Prof. Huffschmid konstatiert seit Mitte der 90er Jahre auf Grund der zunehmenden Polarisierung in der Welt einen wachsenden und zum Teil global vernetzten Widerstand, von den ZapatistInnen bis zu Attac. Ziel müsse es sein, jegliche Form von Krieg und militärischer Gewalt zu verhindern und die Ursachen von Terror und Gewalt zu bekämpfen. Das hieße, in den sozialen Kämpfen der Friedenspolitik wieder ein größeres Gewicht beizumessen und eine stärkere Binnenorientierung des Nordens einzufordern.

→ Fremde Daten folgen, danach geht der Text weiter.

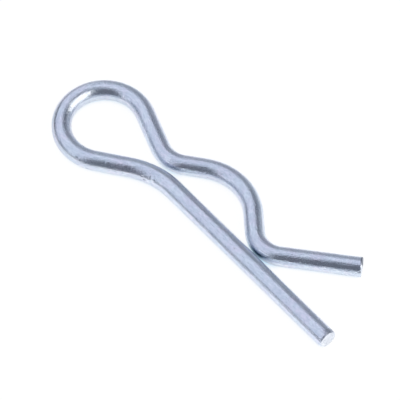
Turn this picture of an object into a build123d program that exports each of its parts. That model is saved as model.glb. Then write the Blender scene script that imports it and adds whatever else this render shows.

Denn es ist maßgeblich der Norden, welcher seine inneren Widersprüche nach "außen verlagert" und damit Ungleichheit und Kriegsgefahren schürt. Deshalb liegt im Norden selbst auch ein großes Lösungspotenzial. Prof. Huffschmid sieht solche politischen Möglichkeiten vor allem in einer veränderten Sozial- und Wirtschaftspolitik, die auf Umverteilung von Vermögen, eine an Mehreinnahmen orientierte Steuerpolitik zur Finanzierung öffentlicher Güter und eine Gegenwehr gegen Privatisierungen im Bildungs- und Gesundheitsbereich orientiert.

Neben der Debatte um "Empire" versus "Blöcke" waren die kurz angerissenen Alternativen Gegenstand intensiverer Diskussion.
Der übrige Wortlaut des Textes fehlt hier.